The scientists think that the antimatter particles were formed in a terrestrial gamma-ray flash (TGF),
a brief burst of gamma rays produced inside thunderstorms that is somehow associated with lightning.
"These gamma photons have typical energies of 20-40 million electron volts, and these are usually
detected as TGF," says Andreas v. Kienlin, scientist at the MPE who led the development of the
Fermi GBM.
Theorists estimate that about 500 TGFs occur worldwide each day, but most go undetected. Even though
Fermi's GBM is designed to observe high-energy events in the distant universe, the GBM team has
identified 130 TGFs since Fermi's launch. During one TGF, which occurred on Dec. 14, 2009, Fermi was
located over Egypt. But the active storm was in Zambia, some 2,800 miles (4,500 km) to the south.

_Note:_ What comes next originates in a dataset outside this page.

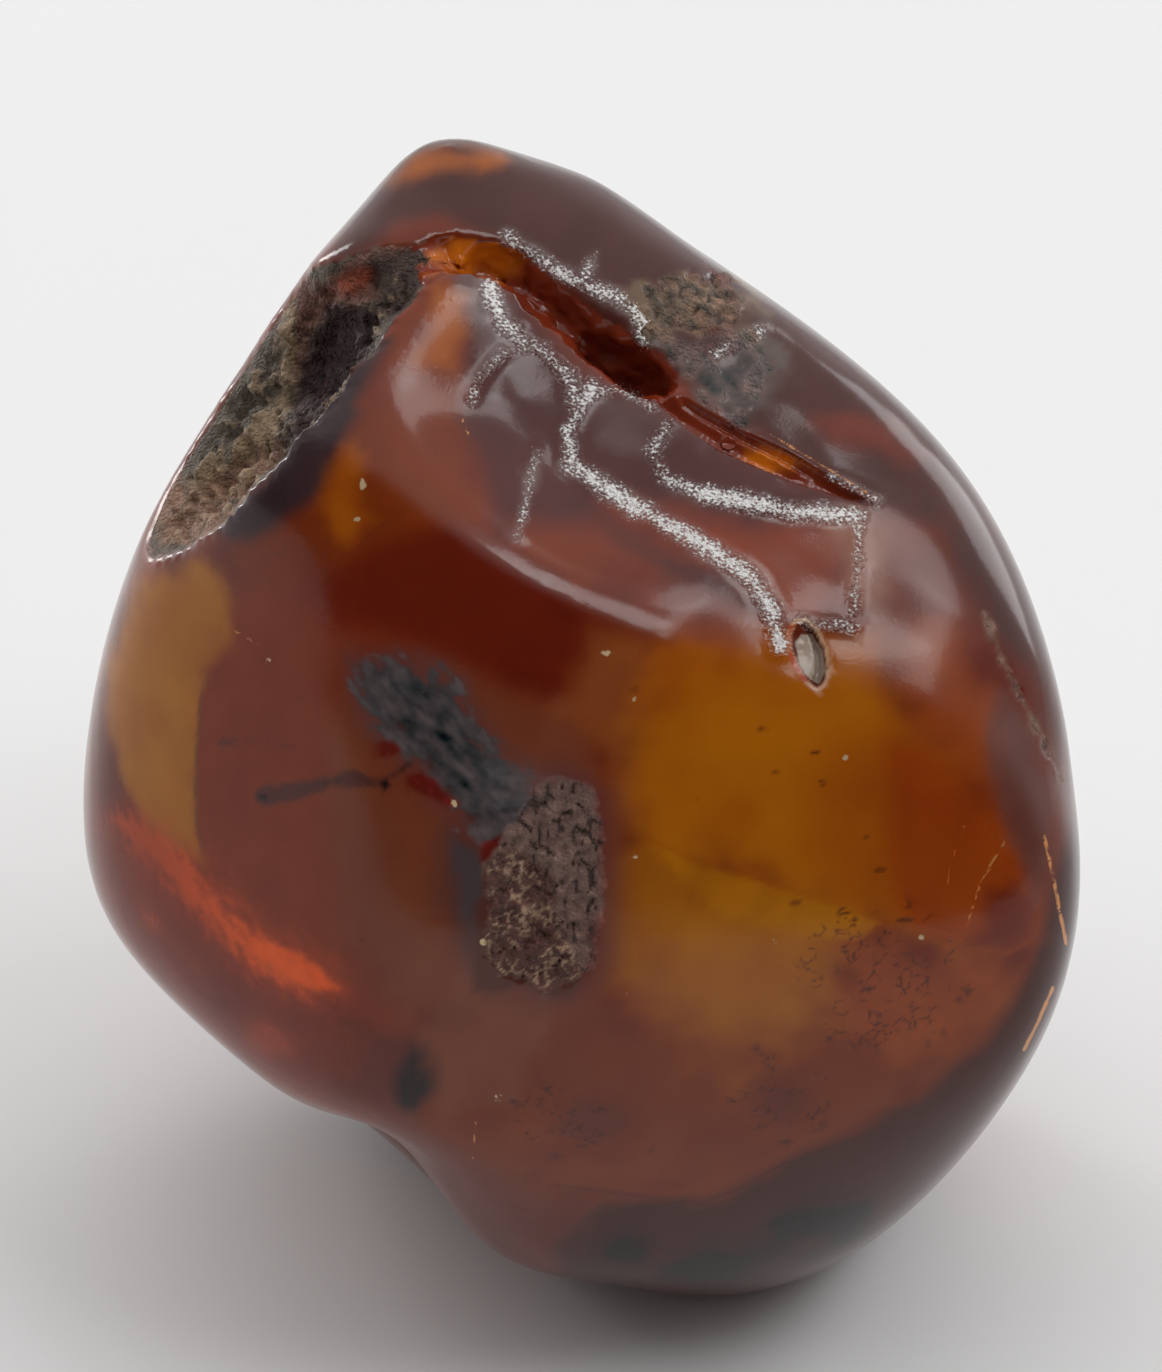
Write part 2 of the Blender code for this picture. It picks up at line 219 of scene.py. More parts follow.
PATCHES: dict[str, tuple[Patch, ...]] = {
    # Washes of colour in the amber.
    "honey": (
        area(
            (636, 730), (650, 694), (688, 668), (730, 655), (775, 646), (820, 640), (862, 644), (880, 672),
            (902, 706), (914, 738), (908, 770), (950, 800), (985, 850), (1008, 905), (1002, 940), (960, 944),
            (915, 930), (860, 908), (809, 890), (760, 874), (710, 860), (664, 846), (642, 826), (634, 780),
        ),
    ),
    "honey_left": (
        area(
            (586, 632), (640, 650), (654, 690), (640, 740), (640, 830), (606, 850), (600, 790), (588, 740),
            (552, 716), (575, 690),
        ),
    ),
    "honey_rim": (area((640, 700), (680, 640), (760, 625), (860, 625), (890, 690), (840, 700), (700, 720)),),
    "deep_wide": (
        area(
            (840, 742), (876, 733), (920, 750), (965, 790), (1004, 850), (1020, 920), (960, 945), (900, 925),
            (850, 900), (812, 850), (815, 790),
        ),
    ),
    "deep": (
        area(
            (884, 735), (915, 748), (960, 778), (992, 812), (1018, 860), (1034, 905), (1030, 940), (1004, 953),
            (960, 946), (915, 930), (900, 905), (892, 870), (884, 810),
        ),
    ),
    "deep_tip": (area((988, 890), (1016, 884), (1034, 908), (1030, 938), (1006, 952), (962, 946), (984, 925)),),
    "glow_strip": (
        area(
            (664, 850), (700, 864), (760, 880), (830, 903), (880, 922), (862, 940), (800, 936), (730, 916),
            (680, 884),
        ),
    ),
    "honey_line": (
        line(2.2, (644, 836), (700, 864), (760, 880), (830, 903), (900, 928), (960, 945), (1008, 952), (1030, 942)),
    ),
    "under_glow": (
        area(
            (640, 842), (700, 864), (760, 882), (820, 900), (856, 950), (830, 1000), (780, 1040), (720, 1050),
            (660, 1010), (622, 970), (606, 920), (616, 860),
        ),
    ),
    "milk": (
        area(
            (205, 598), (260, 596), (328, 614), (397, 633), (454, 648), (485, 671), (508, 686), (531, 690),
            (575, 720), (612, 770), (618, 860), (612, 940), (600, 1010), (520, 1040), (440, 990), (400, 1040),
            (350, 1020), (330, 985), (260, 930), (215, 880), (196, 828), (198, 744), (209, 675),
        ),
    ),
    "milk_line": (
        line(1.6, (209, 672), (200, 700), (197, 745), (195, 790), (197, 832), (208, 872), (226, 905)),
    ),
    "pore": (spot(263, 797, 4, 3), spot(385, 786, 4, 5)),
    "milk_edge": (
        area(
            (212, 668), (201, 700), (198, 745), (196, 790), (198, 832), (209, 872), (226, 904), (262, 916),
            (244, 870), (236, 800), (238, 740), (250, 690), (240, 664),
        ),
    ),
    "low_body": (
        area(
            (400, 1060), (520, 1030), (620, 1010), (900, 1010), (1030, 960), (1000, 1060), (900, 1110), (800, 1160),
            (700, 1204), (600, 1196), (500, 1190), (420, 1150),
        ),
    ),
    "milk_front": (
        area(
            (345, 672), (454, 652), (508, 690), (560, 712), (600, 770), (612, 870), (612, 940), (600, 1010),
            (520, 1040), (440, 1020), (380, 1000), (345, 940), (330, 850), (330, 740),
        ),
    ),
    "veil": (
        area((562, 686), (580, 720), (610, 768), (598, 792), (556, 776), (520, 765), (542, 725)),
        area((496, 880), (520, 960), (560, 1000), (520, 1100), (440, 1120), (420, 1040), (470, 960)),
    ),
    "olive": (
        area(
            (124, 616), (146, 584), (176, 568), (206, 568), (226, 588), (228, 622), (215, 660), (204, 700),
            (200, 750), (198, 828), (208, 872), (160, 830), (122, 780), (108, 720), (112, 660),
        ),
    ),
    "wine": (
        area(
            (330, 570), (380, 530), (440, 520), (500, 556), (560, 590), (592, 624), (594, 668), (576, 696),
            (531, 690), (508, 686), (485, 671), (454, 648), (397, 633), (328, 614), (300, 596),
        ),
    ),
    "russet": (
        area(
            (250, 545), (297, 500), (330, 440), (380, 380), (440, 300), (462, 345), (455, 420), (470, 500),
            (430, 530), (380, 540), (320, 580), (260, 585),
        ),
    ),
    "rim_shade": (
        area(
            (390, 340), (372, 376), (356, 404), (362, 414), (340, 446), (324, 484), (301, 511), (274, 530),
            (247, 541), (228, 538), (215, 525), (250, 490), (290, 440), (325, 390), (370, 345),
        ),
    ),
    "flame": (
        area(
            (437, 288), (457, 303), (464, 331), (457, 350), (453, 369), (426, 369), (418, 358), (426, 334),
            (429, 311),
        ),
        area((348, 443), (363, 459), (359, 506), (371, 521), (348, 544), (332, 533), (328, 498), (336, 467)),
        area((392, 182), (414, 158), (440, 148), (470, 152), (499, 160), (484, 170), (450, 168), (420, 178)),
    ),
    "dusk": (area((815, 422), (850, 416), (888, 430), (925, 452), (915, 466), (870, 456), (832, 446)),),
    # painted glow: light caught in an inner fracture, laid as bright orange
    "ember": (
        area(
            (112, 820), (138, 814), (165, 834), (190, 862), (216, 896), (246, 930), (288, 955), (332, 986),
            (320, 994), (282, 984), (246, 962), (212, 926), (184, 900), (156, 868), (130, 846),
        ),
    ),
    # painted glow at the tip of the fracture streaks
    "ember_tip": (area((256, 938), (290, 950), (318, 968), (338, 988), (316, 991), (284, 978), (258, 957)),),
    "ember_low": (
        area((240, 1020), (262, 1020), (292, 1036), (308, 1044), (300, 1060), (270, 1052), (244, 1040)),
        line(1.5, (118, 890), (150, 924), (200, 968)),
    ),
    "brick": (
        area(
            (880, 650), (930, 630), (975, 660), (1005, 730), (1000, 790), (965, 780), (920, 744), (898, 700),
        ),
        area(
            (846, 930), (900, 944), (960, 962), (1010, 958), (1000, 1000), (960, 1040), (900, 1060), (850, 1040),
            (836, 980),
        ),
    ),
    # painted highlight: a pale pink-tan patch that stands for the soft sheen on the right of the top face
    "satin": (area((826, 524), (858, 516), (884, 530), (886, 580), (876, 616), (850, 606), (836, 570)),),
    "speck": (
        spot(762, 729, 4, 3), spot(815, 753, 6, 2.5), spot(822, 783, 3), spot(880, 869, 7, 2.5), spot(776, 772, 2.5),
        spot(868, 836, 2.5), spot(700, 800, 2), spot(634, 690, 5, 2.5), spot(574, 607, 3), spot(905, 920, 9, 2.5),
        spot(795, 902, 5, 2), spot(360, 940, 3), spot(420, 1010, 3), spot(300, 700, 2.5), spot(650, 1150, 3),
    ),
    "ember_haze": (
        area(
            (104, 850), (150, 846), (190, 900), (240, 960), (320, 1006), (350, 1060), (330, 1112), (240, 1060),
            (140, 985), (100, 920),
        ),
    ),
    "blood": (
        spot(386, 750, 13, 7),
        area((400, 772), (425, 764), (440, 780), (458, 805), (448, 808), (425, 797), (402, 787)),
        area((478, 840), (500, 834), (530, 840), (545, 858), (520, 872), (495, 872), (480, 862)),
    ),
    "smoke": (
        area(
            (1110, 740), (1062, 850), (1050, 905), (1024, 985), (985, 1042), (925, 1092), (856, 1130),
            (790, 1160), (735, 1190), (700, 1204), (640, 1196), (600, 1204), (560, 1250), (560, 1320), (1100, 1320),
            (1140, 900),
        ),
    ),
    "smoke_line": (line(1.2, (551, 1185), (600, 1191), (650, 1197), (700, 1203), (735, 1190), (790, 1160)),),
    "low_shade": (area((400, 1130), (470, 1165), (540, 1205), (640, 1215), (640, 1320), (380, 1320)),),
    "right_shade": (
        line(20, (940, 440), (985, 540), (1028, 600), (1058, 690), (1082, 790), (1090, 880), (1086, 960)),
        area((940, 500), (990, 540), (1030, 620), (1040, 670), (1014, 660), (986, 620), (955, 570)),
    ),
    # a mauve, darker patch on the right, below the side crust
    "bruise": (
        area(
            (1004, 690), (1030, 730), (1052, 790), (1050, 850), (1034, 900), (1018, 850), (1000, 812), (990, 770),
            (990, 720),
        ),
    ),
    "crown": (
        area(
            (440, 120), (390, 160), (330, 240), (318, 290), (345, 262), (400, 228), (440, 218), (520, 248),
            (600, 316), (668, 360), (740, 428), (870, 500), (935, 520), (935, 420), (600, 150),
        ),
    ),
    "shelf": (
        area(
            (470, 280), (520, 300), (590, 372), (662, 400), (740, 446), (866, 506), (880, 600), (850, 640),
            (700, 600), (600, 530), (500, 520), (462, 420),
        ),
    ),
    "feather": (
        area((588, 392), (620, 386), (660, 396), (704, 420), (716, 440), (690, 446), (640, 442), (606, 432)),
        area((470, 286), (500, 290), (516, 330), (500, 350), (478, 330)),
    ),
    "shelf_red": (
        area((600, 505), (700, 520), (790, 520), (856, 524), (852, 610), (790, 616), (740, 570), (660, 540)),
    ),
    # dark patches along the bottom edge, and two small dark spots lower left
    "soot": (
        area((772, 1226), (790, 1206), (830, 1199), (866, 1206), (878, 1224), (862, 1240), (800, 1246)),
        area((662, 1278), (680, 1256), (720, 1246), (790, 1240), (820, 1250), (760, 1276), (700, 1286)),
        spot(624, 1250, 20, 18),
        spot(410, 1080, 17, 30),
        spot(222, 1006, 8, 11),
    ),
    "stain": (spot(392, 1078, 36, 44), spot(786, 1100, 26, 22), spot(600, 1120, 40, 26)),
    # Bark in and on the amber.
    "slate": (
        area(
            (357, 664), (380, 660), (404, 664), (430, 676), (452, 690), (468, 712), (480, 735), (492, 758),
            (515, 772), (532, 785), (536, 805), (530, 830), (520, 850), (505, 852), (490, 846), (470, 838),
            (460, 815), (440, 795), (420, 772), (400, 750), (382, 728), (366, 705), (358, 684),
        ),
    ),
    "slate_tail": (area((448, 824), (486, 838), (498, 880), (498, 945), (480, 960), (456, 930), (442, 885)),),
    "slate_branch": (area((450, 832), (478, 850), (492, 880), (494, 930), (484, 938), (470, 915), (458, 880)),),
    "twig": (
        spot(268, 796, 13, 9),
        line(6, (268, 797), (300, 790), (322, 783)),
        line(4, (262, 797), (290, 791), (320, 782), (350, 779), (378, 783), (392, 776), (410, 764)),
        line(1.6, (222, 742), (262, 740), (292, 748)),
    ),
    "crust": (
        area(
            (500, 840), (528, 800), (540, 782), (560, 778), (580, 784), (597, 800), (604, 840), (603, 900),
            (597, 950), (586, 972), (562, 988), (530, 986), (500, 974), (484, 955), (488, 905), (486, 870),
        ),
    ),
    "crust_low": (
        area(
            (480, 900), (490, 862), (512, 850), (530, 862), (548, 880), (558, 920), (572, 950), (582, 980),
            (560, 992), (478, 990),
        ),
    ),
    "brow": (
        area(
            (640, 292), (660, 276), (700, 269), (730, 278), (744, 300), (738, 326), (704, 336), (676, 334),
            (654, 320), (644, 306),
        ),
    ),
    "brow_grey": (
        area(
            (650, 330), (700, 345), (760, 330), (772, 372), (756, 408), (742, 432), (712, 412), (690, 386),
            (672, 360),
        ),
    ),
    "side_crust": (line(3.2, (984, 612), (1000, 654), (1022, 698), (1044, 744), (1060, 780)),),
    "pink_bark": (
        area(
            (289, 303), (301, 288), (332, 276), (348, 264), (379, 249), (402, 233), (437, 226), (441, 257),
            (410, 264), (387, 276), (379, 299), (363, 303), (332, 311), (317, 331), (305, 358), (297, 381),
            (289, 373), (293, 338),
        ),
    ),
    "pocket": (
        area(
            (317, 331), (332, 311), (379, 307), (379, 338), (363, 366), (340, 393), (301, 439), (286, 443),
            (289, 412), (301, 381),
        ),
    ),
    "ridge": (line(7, (286, 303), (291, 338), (288, 385), (278, 416), (254, 443), (227, 463), (196, 482)),),
    "tan_end": (
        area(
            (153, 498), (196, 478), (258, 447), (286, 443), (262, 482), (223, 525), (184, 548), (153, 529),
            (146, 506),
        ),
    ),
    "bark_dark": (
        area((372, 268), (400, 244), (442, 236), (446, 282), (424, 304), (400, 334), (380, 340), (384, 300)),
    ),
    "rust": (spot(348, 281, 14, 9),),
    # Small marks, and the glint bands, which are raised, bumped and also painted with highlights.
    "crackle": (spot(880, 975, 74, 66), spot(782, 1095, 38, 34), spot(560, 1115, 30, 26)),
    "crack_glow": (spot(478, 256, 44, 22), spot(776, 458, 34, 13)),
    "seam": (
        area(
            (640, 376), (668, 388), (700, 408), (740, 431), (790, 453), (830, 478), (872, 504), (850, 500),
            (800, 484), (760, 468), (720, 450), (690, 430), (660, 405),
        ),
    ),
    "bowl": (
        area(
            (789, 634), (795, 623), (806, 621), (817, 631), (825, 648), (828, 668), (825, 683), (817, 690),
            (807, 682), (797, 666), (790, 650),
        ),
    ),
    "bowl_rim": (
        line(
            2.2, (795, 622), (806, 620), (817, 630), (826, 648), (829, 668), (826, 684), (817, 691), (807, 683),
            (797, 667), (790, 650), (789, 634), (795, 622),
        ),
    ),
    # painted reflection: the pale grey floor of the pit
    "pit_floor": (
        area((795, 642), (801, 634), (812, 635), (822, 650), (825, 670), (820, 685), (809, 679), (799, 663)),
    ),
    "near_rim": (line(15, (447, 276), (420, 305), (377, 345), (321, 420), (304, 440)),),
    "scratch": (
        line(1.6, (1044, 836), (1054, 880), (1066, 944)),
        line(1.6, (1053, 988), (1038, 1022), (1024, 1050)),
        line(1.2, (1004, 842), (980, 884), (966, 928)),
        line(1.0, (228, 628), (257, 643)),
        line(0.9, (478, 1103), (472, 1160)),
        line(1.6, (462, 418), (468, 434)),
        line(0.7, (964, 826), (952, 860), (944, 900)),
        line(0.8, (770, 434), (800, 452), (830, 470), (866, 492)),
    ),
    "fleck": (
        spot(606, 653, 5, 3), spot(268, 661, 3), spot(484, 942, 5, 4), spot(634, 857, 4, 2), spot(624, 994, 4, 2),
        spot(363, 484, 2, 6), spot(356, 520, 2.5, 2), spot(845, 758, 3, 2), spot(455, 803, 3), spot(775, 942, 2.5),
        spot(498, 1099, 3, 5), spot(921, 937, 1.5), spot(205, 465, 5), spot(190, 476, 4), spot(634, 697, 3, 6),
    ),
    # the glint bands: crazed skin that is raised and bumped, and also painted with highlights
    "glint": (
        line(7, (489, 284), (499, 316), (518, 338), (544, 351), (567, 374), (573, 400)),
        line(2.5, (547, 345), (502, 355), (483, 374), (470, 400)),
        line(5, (593, 384), (567, 432), (573, 464)),
        line(9, (573, 464), (618, 496), (663, 522), (715, 551), (754, 580), (773, 612), (779, 645)),
        line(5, (667, 426), (651, 451), (663, 477), (702, 493)),
        line(8, (702, 493), (754, 503), (799, 512), (860, 516)),
        line(3, (860, 516), (857, 561), (854, 612)),
        line(4, (796, 622), (831, 625), (854, 628)),
        line(2, (538, 451), (528, 490), (519, 535)),
        line(6, (509, 239), (541, 261), (580, 284), (618, 297), (644, 322), (644, 342)),
        line(4, (580, 284), (593, 258)),
        line(3, (831, 477), (863, 493), (876, 503)),
        line(5, (715, 355), (760, 332)),
        line(3, (588, 396), (620, 386), (650, 406)),
    ),
}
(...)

Because the distant storm was below Fermi's horizon, any gamma that rays it produced could not have
been detected by the GBM. High-speed electrons and positrons produced in the TGF, however, could
travel along the Earth's magnetic field to strike the spacecraft and produce a pulse of gamma rays
that was picked up by Fermi's GBM. "This signal is the first direct evidence that thunderstorms make
antimatter particle beams," said Michael Briggs, a member of the GBM team at the University of Alabama.
The detection of positrons thus proves that copious high-energy particles are indeed being ejected
from the atmosphere. In fact, scientists now think that all TGFs emit electron/positron beams.
"However, we still don't know how these TGFs are produced, and we also do not quite understand how
the classical lightning forms," says Jochen Greiner from the MPE, the German principal investigator
of the GBM. Even though turbulence in thunderclouds can produce large voltages, they are not strong
enough to ionize the air and to lead to sparks. TGFs could provide the trigger.
A paper on the findings will appear in a forthcoming issue of Geophysical Research Letters.